J’ai été récupéré successivement par deux personnes qui m’ont chacune offert la moitié de la route. Un militaire (je ne suis pas capable d’aimer l’armée, j’ai mes raisons, j’ai fait mon service, mais je suis capable d’apprécier un militaire, d’aimer un être humain) et une paysanne (et j’aime les paysans comme la paysannerie, moi-même petit-fils de).

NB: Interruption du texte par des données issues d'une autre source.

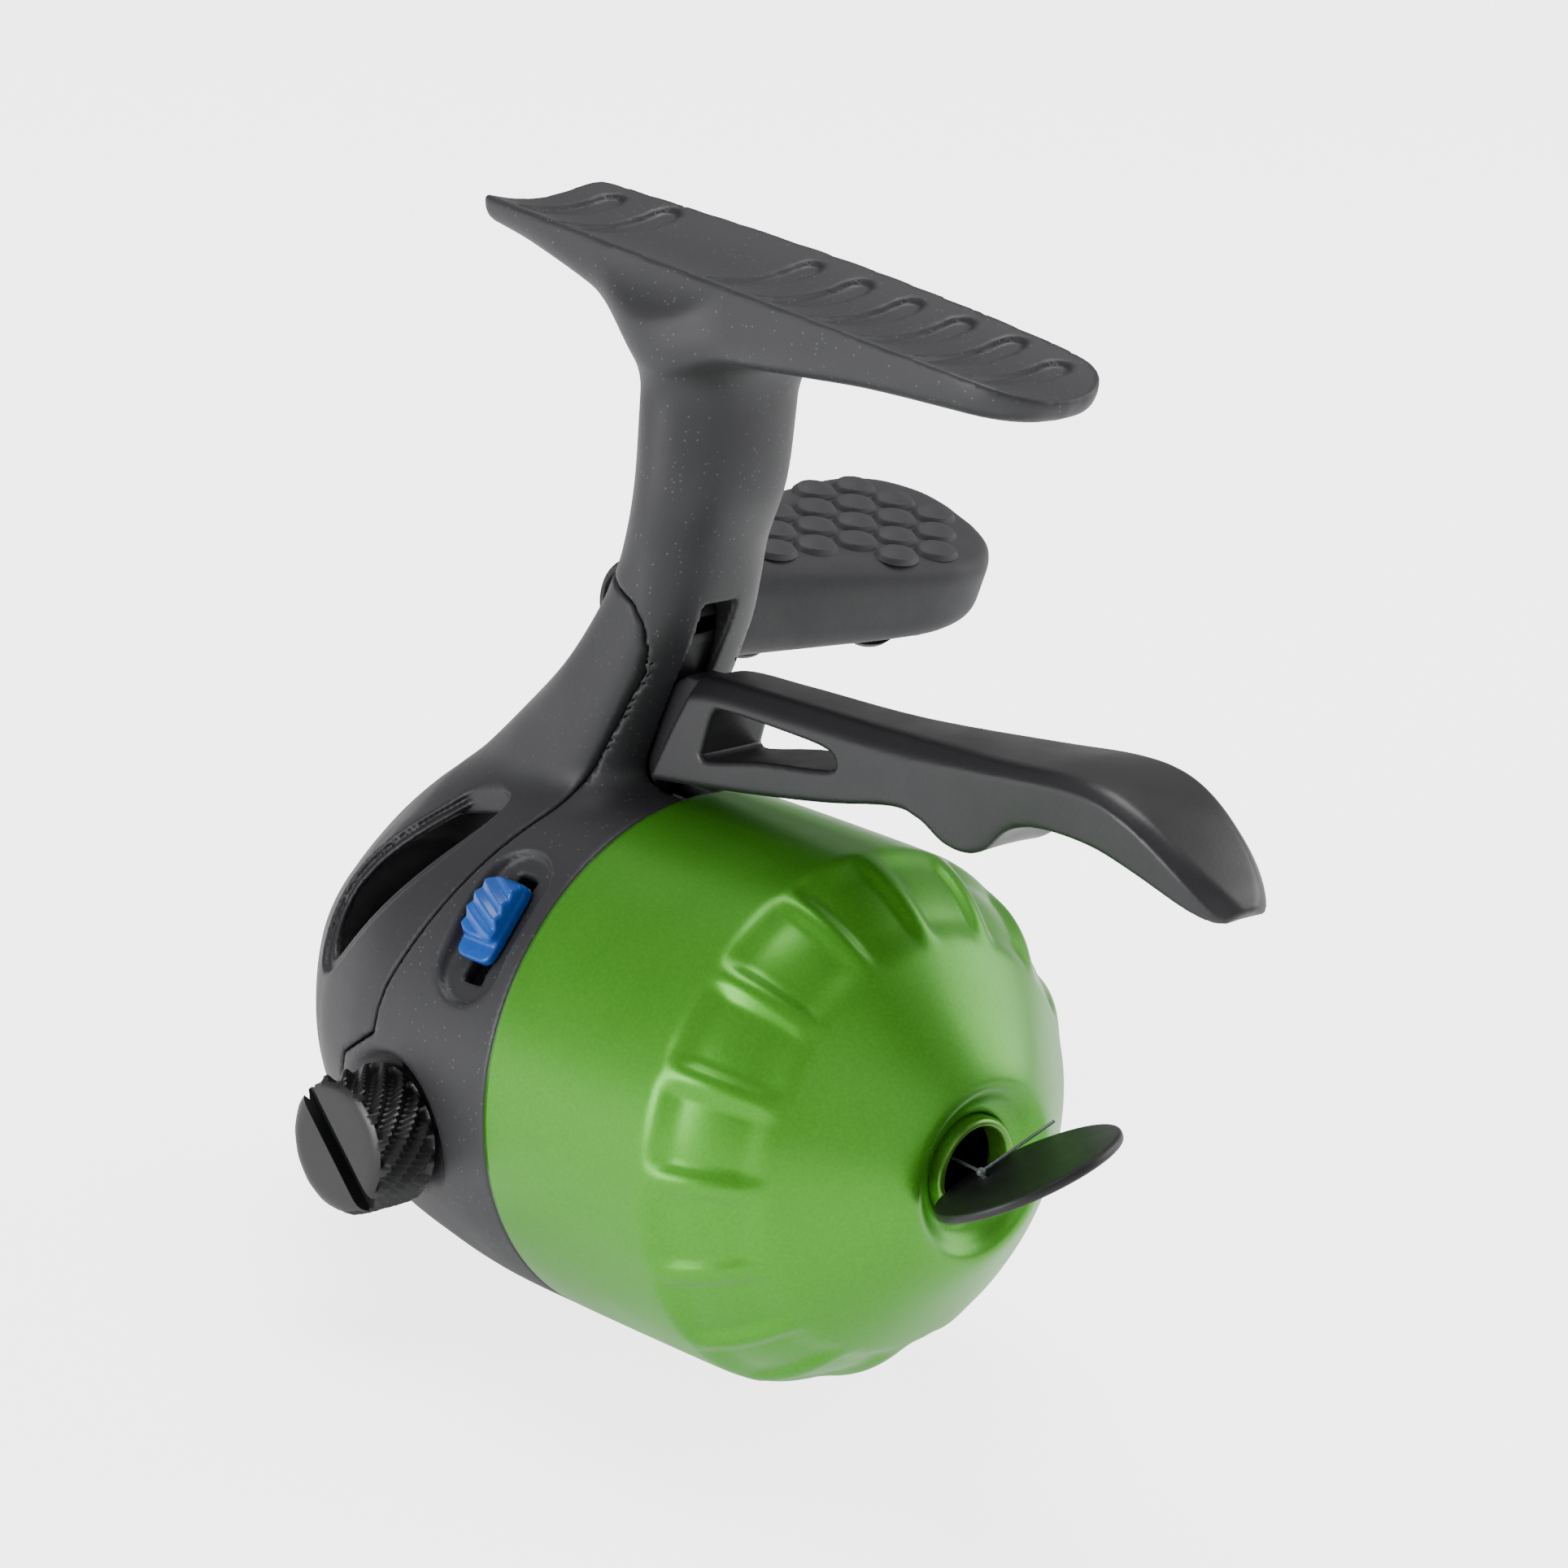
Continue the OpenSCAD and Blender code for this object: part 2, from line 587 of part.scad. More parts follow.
module pinion_gear() {
    color([0.80, 0.66, 0.30]) on_barrel() difference() {
        union() {
            rod(tooth_root, mesh_x - pinion_len / 2, mesh_x + pinion_len / 2);
            rod(2.6, mesh_x + pinion_len / 2 - 0.2, deck_x - 0.3);
            for (i = [0:pinion_teeth - 1]) rotate([(i + 0.5) * 360 / pinion_teeth, 0, 0])
                translate([mesh_x - pinion_len / 2 + 0.1, tooth_root - 0.2, -tooth_w / 2])
                    cube([pinion_len - 0.15, tooth_tip - tooth_root + 0.2, tooth_w]);
        }
        rod(centre_r + run_gap, -20, 20);
    }
}

// ---------- spool ----------
module spool() {
    r0 = tube_r + run_gap;
    color([0.16, 0.16, 0.17]) on_barrel() difference() {
        union() {
            turned() polygon([[r0, spool_x - 0.1], [6, spool_x - 0.1], [6, spool_x], [spool_r, spool_x],
                [spool_r, spool_x + flange_t], [drum_r, spool_x + flange_t],
                [drum_r, spool_x + spool_len - flange_t], [spool_r, spool_x + spool_len - flange_t],
                [spool_r, spool_x + spool_len], [r0, spool_x + spool_len]]);
        }
        // notches for the click tongue
        for (i = [0:23]) rotate([i * 15, 0, 0]) translate([spool_x - 1, spool_r - 1.2, -0.7])
            cube([1 + flange_t / 2, 3, 1.4]);
    }
}
module wound_line() {
    color([0.82, 0.86, 0.88]) on_barrel()
        ring(drum_r + line_fill, drum_r + 0.02, spool_x + flange_t + 0.05, spool_x + spool_len - flange_t - 0.05);
}
module drag_washer() {
    color([0.55, 0.45, 0.35]) on_barrel() ring(9, tube_r + 0.1, deck_x + deck_t + 0.02, deck_x + deck_t + 0.5);
}
module spool_clip() {
    color("silver") on_barrel() difference() {
        ring(6, tube_r - 0.5, spool_x + spool_len + 0.12, spool_x + spool_len + 0.66);
        translate([0, -2, 0]) cube([30, 4, 10]);
    }
}

// ---------- crank ----------
module crank_shaft() {
    color("silver") on_barrel() across(shaft_r, cap_y - cap_len + 2, arm_y + 1.6);
}
module drive_gear() {
    color([0.80, 0.66, 0.30]) on_barrel() difference() {
        union() {
            across(gear_r, gear_y, gear_y + gear_t);
            across(6, gear_y, gear_y + 5);
            translate([crank_x, 0, crank_z]) for (i = [0:gear_teeth - 1]) rotate([0, i * 360 / gear_teeth, 0])
                translate([rib_in, gear_y - rib_h, crank_low - rib_w / 2])
                    cube([rib_out - rib_in, rib_h + eps, rib_w]);
        }
        across(shaft_r + 0.02, -20, 40);
    }
}
module ratchet_wheel() {
    n = 12;
    color([0.70, 0.70, 0.72]) on_barrel() translate([crank_x, -4.4, crank_z]) rotate([90, 0, 0]) difference() {
        linear_extrude(1.8) polygon([for (i = [0:n - 1]) for (k = [0, 1])
            (k == 0 ? 8 : 6.6) * [cos((i + k * 0.12) * 360 / n), sin((i + k * 0.12) * 360 / n)]]);
        translate([0, 0, -1]) cylinder(r = shaft_r + 0.02, h = 5);
    }
}
pawl_nose = [[-1.6, 1.2], [0.9, 2.8], [2.59, 5.11], [2.4, 5.8], [2.7, 6.3], [3.6, 5.6], [2, 0]];
module reverse_pawl() {
    color([0.70, 0.70, 0.72]) on_barrel() translate([pawl_at[0], -4.5, pawl_at[1]]) rotate([90, 0, 0])
        difference() {
            union() {
                cylinder(r = 2, h = 1.6);
                linear_extrude(1.6) polygon(pawl_nose);
            }
            translate([0, 0, -1]) cylinder(r = 1 + run_gap, h = 5);
        }
}
module pawl_pin() {
    color("silver") on_barrel() translate([pawl_at[0], -4.2, pawl_at[1]]) rotate([90, 0, 0]) {
        cylinder(r = 1 - 0.005, h = 3.6);
        translate([0, 0, -0.8]) cylinder(r = 1.6, h = 0.8 + eps);
    }
}
module bushing() {
    difference() {
        across(bushing_r - 0.01, bushing_y, bushing_y + bushing_len);
        across(shaft_r + run_gap, 0, 60);
    }
}
module crank_bushing_left() {
    color([0.75, 0.60, 0.35]) on_barrel() bushing();
}
module crank_bushing_right() {
    color([0.75, 0.60, 0.35]) on_barrel() mirror([0, 1, 0]) bushing();
}
module crank_arm() {
    color([0.12, 0.12, 0.13]) on_barrel() difference() {
        union() {
            across(6.6, arm_y, arm_y + 4.4);
            at_knob() rotate([-90, 0, 0]) cylinder(r = boss_disc_r, h = arm_t);
            // tapered blade between hub and knob
            translate([crank_x, arm_y, crank_z]) rotate([0, -crank_azimuth, 0]) rotate([-arm_lean, 0, 0])
                rotate([-90, 0, 0]) linear_extrude(arm_t) polygon([[-5, 0], [-3.6, -crank_radius],
                    [3.6, -crank_radius], [5, 0]]);
        }
        across(shaft_r + 0.02, 0, arm_y + 1.65);
        across(1.5, 0, 60);
        at_knob() rotate([-90, 0, 0]) translate([0, 0, -5]) cylinder(r = axle_r - 0.4, h = 20);
        // trims what the leaning blade would leave under the hub's face
        translate([-80, arm_y - 10, -80]) cube([160, 10, 160]);
    }
}
module arm_screw() {
    color("silver") on_barrel() difference() {
        union() {
            across(3, arm_y + 4.4, arm_y + 5.9);
            across(1.45, arm_y + 1.7, arm_y + 4.5);
        }
        translate([crank_x - 4, arm_y + 5.2, crank_z - 0.45]) cube([8, 2, 0.9]);
    }
}
module side_cap() {
    color([0.10, 0.10, 0.11]) on_barrel() difference() {
        union() {
            across(cap_r, cap_y - cap_len, cap_y);
            // flutes round the rim
            for (i = [0:15]) translate([crank_x, 0, crank_z]) rotate([0, i * 22.5, 0]) translate([cap_r - 0.3, cap_y, 0])
                rotate([90, 0, 0]) cylinder(r = 0.75, h = cap_len - 0.8, $fn = 24);
        }
        across(shaft_r + 0.02, cap_y - cap_len + 1.9, cap_y + 1);
        translate([crank_x, cap_y - cap_len, crank_z]) rotate([0, -45, 0]) translate([-10, -0.2, -0.6])
            cube([20, 1.4, 1.2]);
    }
}
module knob_axle() {
    color("silver") on_barrel() at_knob() rotate([-90, 0, 0]) {
        translate([0, 0, 0.3]) cylinder(r = axle_r - 0.41, h = arm_t);
        translate([0, 0, arm_t + 0.02]) cylinder(r = axle_r, h = core_end - arm_t - 0.9);
        translate([0, 0, core_end - 1]) cylinder(r = 2.8, h = 0.9);
    }
}
module knob_core() {
    color([0.2, 0.2, 0.2]) on_barrel() at_knob() rotate([-90, 0, 0]) translate([0, 0, arm_t + knob_gap])
        difference() {
            cylinder(r = core_r, h = core_end - arm_t - knob_gap);
            translate([0, 0, -1]) cylinder(r = axle_r + run_gap, h = grip_len + 2);
            translate([0, 0, core_end - arm_t - knob_gap - 1.4]) cylinder(r = 3, h = 4);
        }
}
module knob_grip() {
    paddle_at = arm_t + knob_gap + grip_len - grip_w / 2;
    color([0.15, 0.15, 0.16]) on_barrel() at_knob() rotate([0, grip_turn, 0]) rotate([-90, 0, 0]) difference() {
        translate([0, -grip_shift, 0]) hull() {
            translate([0, grip_shift / 2, arm_t + knob_gap]) cylinder(d = grip_root_d, h = 1, $fn = 32);
            translate([0, 0, paddle_at]) rotate([90, 0, 0]) {
                cylinder(d = grip_w, h = grip_t - 3.4, center = true, $fn = 48);
                cylinder(d = grip_w - 3, h = grip_t, center = true, $fn = 48);
            }
        }
        cylinder(r = core_r + 0.01, h = core_end + 0.3);
    }
}

// ---------- bite alert ----------
module alert_slider() {
    color([0.05, 0.35, 0.75]) on_barrel() at_alert() {
        translate([-2.7, alert_r + 0.08, -3.6]) cube([4.4, 1, 8]);
        difference() {
            translate([-2.7, alert_r + 0.9, -1.8]) cube([4.4, 2.4, 6]);
            for (i = [0:3]) translate([-3, alert_r + 2.9, i * 1.4 - 1.2]) cube([6, 1, 0.6]);
        }
        translate([-alert_slot_w / 2 + 0.2, alert_r - 2.6, -1]) cube([alert_slot_w - 0.4, 3, 4]);
    }
}
module click_tongue() {
    color("silver") on_barrel() at_alert() {
        translate([-1, alert_r - 3.3, 0.2]) cube([spool_x - alert_x + 0.8, 0.6, 1.6]);
        translate([-1, alert_r - 3.3, -0.6]) cube([3, 0.65, 3.2]);
    }
}

body_frame();
rear_cover();
cover_screws();
deck_plate();
deck_screws();
front_cone();
nose_ring();
trigger_pin();
guide_pin();
plunger_spring();
crank_bushing_left();
crank_bushing_right();
drag_washer();
spool_clip();
pawl_pin();
line_keeper();
line_lead();
trigger_lever();
thrust_yoke();
centre_shaft();
spinner_head();
head_nut();
pickup_pin();
pinion_gear();
spool();
wound_line();
crank_shaft();
drive_gear();
ratchet_wheel();
crank_arm();
arm_screw();
side_cap();
knob_axle();
knob_core();
knob_grip();
alert_slider();
click_tongue();
reverse_pawl();
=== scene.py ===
# %% [markdown]
# # A spincast reel, dressed for the studio
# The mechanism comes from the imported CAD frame. This script gives every visible part its real form
# and finish. Each part is built in millimetres, in the barrel's own frame, and then turned into place,
# because the whole barrel points a few degrees up from the rod.

# %% Load the frame
import math
import bpy
import bmesh
import numpy as np
from mathutils import Matrix, Vector
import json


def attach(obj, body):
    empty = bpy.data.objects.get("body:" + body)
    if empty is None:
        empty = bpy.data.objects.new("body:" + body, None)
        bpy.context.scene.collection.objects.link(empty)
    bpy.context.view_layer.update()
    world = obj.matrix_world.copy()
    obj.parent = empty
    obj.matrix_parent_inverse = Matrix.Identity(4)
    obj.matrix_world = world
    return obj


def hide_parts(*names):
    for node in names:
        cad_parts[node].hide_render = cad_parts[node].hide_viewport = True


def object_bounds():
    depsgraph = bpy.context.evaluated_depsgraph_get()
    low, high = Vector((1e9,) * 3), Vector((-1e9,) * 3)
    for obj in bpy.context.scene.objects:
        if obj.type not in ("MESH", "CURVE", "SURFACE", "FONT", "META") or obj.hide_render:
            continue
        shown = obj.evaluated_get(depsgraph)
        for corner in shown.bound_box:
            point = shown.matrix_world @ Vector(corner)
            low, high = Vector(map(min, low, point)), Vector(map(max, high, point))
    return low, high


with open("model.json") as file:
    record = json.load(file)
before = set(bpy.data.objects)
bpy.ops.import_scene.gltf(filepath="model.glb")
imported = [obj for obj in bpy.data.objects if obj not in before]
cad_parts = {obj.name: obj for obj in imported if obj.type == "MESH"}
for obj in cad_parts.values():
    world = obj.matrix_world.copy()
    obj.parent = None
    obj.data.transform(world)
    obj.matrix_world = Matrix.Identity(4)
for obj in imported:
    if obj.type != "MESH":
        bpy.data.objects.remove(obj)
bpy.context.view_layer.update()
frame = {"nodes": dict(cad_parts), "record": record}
nodes = frame["nodes"]

# %% [markdown]
# ## Places shared with the mechanism
# The barrel's rim lies 73 mm under the rod and points up by 4.8 degrees. The crank turns on an axis that
# crosses the barrel behind its rim. A maker keeps such numbers in one place, so that the covers, the
# knob and the trigger all meet the parts that turn inside them.

# %% The barrel's frame and the crank's
PITCH = math.radians(4.8)
BARREL = (Matrix.Scale(0.001, 4) @ Matrix.Translation((-1.4, 0, -73)) @ Matrix.Rotation(-PITCH, 4, "Y"))
CRANK_X, CRANK_Z = -14.3, -6.9
ARM_Y, ARM_T, CRANK_R = 26.6, 3.0, 44.3
KNOB = (Matrix.Translation((CRANK_X, ARM_Y, CRANK_Z)) @ Matrix.Rotation(math.radians(-35.5), 4, "Y")
        @ Matrix.Rotation(math.radians(-1.8), 4, "X") @ Matrix.Translation((0, 0, CRANK_R)))
GRIP = KNOB @ Matrix.Rotation(math.radians(53.5), 4, "Y") @ Matrix.Rotation(math.radians(-90), 4, "X")
print("knob axis starts at", [round(v, 2) for v in KNOB.translation])

# %% [markdown]
# ## Camera
# The reel is seen from its front right, from a little above the rod, through a long lens, so the foot
# hardly narrows towards the back.

# %% Make the camera
right, up, back = (0.69213, 0.71251, 0.11528), (-0.32334, 0.16329, 0.93209), (0.64529, -0.68240, 0.34340)
camera = bpy.data.objects.new("camera", bpy.data.cameras.new("camera"))
camera.data.lens, camera.data.sensor_width = 121.37, 36.0
camera.data.clip_end = 20
location = (0.3106, -0.3216, 0.1182)
camera.matrix_world = Matrix([(right[i], up[i], back[i], location[i]) for i in range(3)] + [(0, 0, 0, 1)])
bpy.context.collection.objects.link(camera)
bpy.context.scene.camera = camera
print("camera lens", camera.data.lens, "mm")

# %% [markdown]
# ## Small helpers for finishes
# Colours are written as the hex values that a paint chart gives, and one function turns them into the
# linear light that the renderer adds up. Another adds one node with its settings and its links.

# %% Colour and node helpers
def linear(chart):
    parts = [int(chart[i:i + 2], 16) / 255 for i in (1, 3, 5)]
    return tuple(p / 12.92 if p <= 0.04045 else ((p + 0.055) / 1.055) ** 2.4 for p in parts) + (1.0,)


def put(tree, kind, given=None, **settings):
    node = tree.nodes.new(kind)
    for name, value in settings.items():
        setattr(node, name, value)
    for name, value in (given or {}).items():
        if isinstance(value, bpy.types.NodeSocket):
            tree.links.new(value, node.inputs[name])
        else:
            node.inputs[name].default_value = value
    return node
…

D’abord le militaire, qui revenait du Mali, un Noir avec l’accent antillais qui écoutait du zouk mais qui se disait Normand, qui m’a raconté que le plus difficile tout de même à la guerre, c’est que ses enfants lui manquent, un garçon une fille, quatre et six ans, les voir grandir, les voir tout court, enfin là pour ce soir que faire d’autre, il partait rejoindre des collègues pour faire la fête, pas de problème il avait bien le temps de faire un petit détour pour moi ; puis l’agricultrice, une camionnette chargée des provisions hebdomadaires, et l’odeur de fromage, qui m’a dit avoir hésité à me prendre parce qu’elle était épuisée par sa longue journée, elle havait hâte, levée à 4 heures pour son troupeau de brebis, puis là toute l’après-midi jusque trois heures après la nuit pour tenir la permanence de son magasin de producteurs, à quelques jours de Noël tout se jouait, mais que bon, à cette heure-ci il ne passait plus grand monde alors elle ne pouvait pas me laisser là au bord de la route avec le froid, et où est-ce que j’habite ? ah, alors, elle va faire un petit crochet pour moi, oh, non, ça ne la rallonge presque pas. Je suis parvenu chez moi, plus vite qu’en bus et surtout mieux, je me sentais superbien, remonté comme une pendule, méditant la tripartition dumézilienne, le soldat le paysan et le clerc, je voyais bien le rôle qu’il me restait, le costard à enfiler : le scribe, la souveraineté magique et juridique. J’ai encore cette humeur-là ce matin, à t’écrire, à estimer que le pessimisme est un vilain luxe pour qui n’a pas besoin de lever le pouce.
Mais revenons.
Comme je suis irrécupérable mais que j’aime être récupéré, j’ai écrit un livre l’an dernier. Il s’appelle Fatale spirale. Il sort dans quelques jours. C’est un livre à l’envers, qui prend à rebrousse-poil la catastrophe, qui dit Cessez-le-feu sur un ton tout bizarre, tout burlesque, le ton optimiste contrefait par un pessimiste, tout y est à double-fond. Je viens d’apprendre que ce livre a tapé dans l’œil d’Amnesty International France, qui, quelques fois l’an, appose son logo sur la couverture d’un livre choisi dans le catalogue Sarbacane, et explique pourquoi en quat’ de couv’. Je suis soutenu par Amnesty, rends-toi compte, c’est aussi bien que de soutenir Amnesty. Y’a pas à tortiller les gars, faut qu’on se serre les coudes ! Je suis récupéré par Amnesty. Oh oui, récupérez-moi, s’il vous plaît ! Je ne demande que ça, me faire récupérer avec ce bouquin : je veux aller le lire dans les écoles, les lycées, les agoras, les rues, les manifs, partout. À bon entendeur.
À chacun, joyeuse fête de la lumière. Fêtons le solstice, ce jour à partir duquel tout s’arrange, fêtons les Lumières.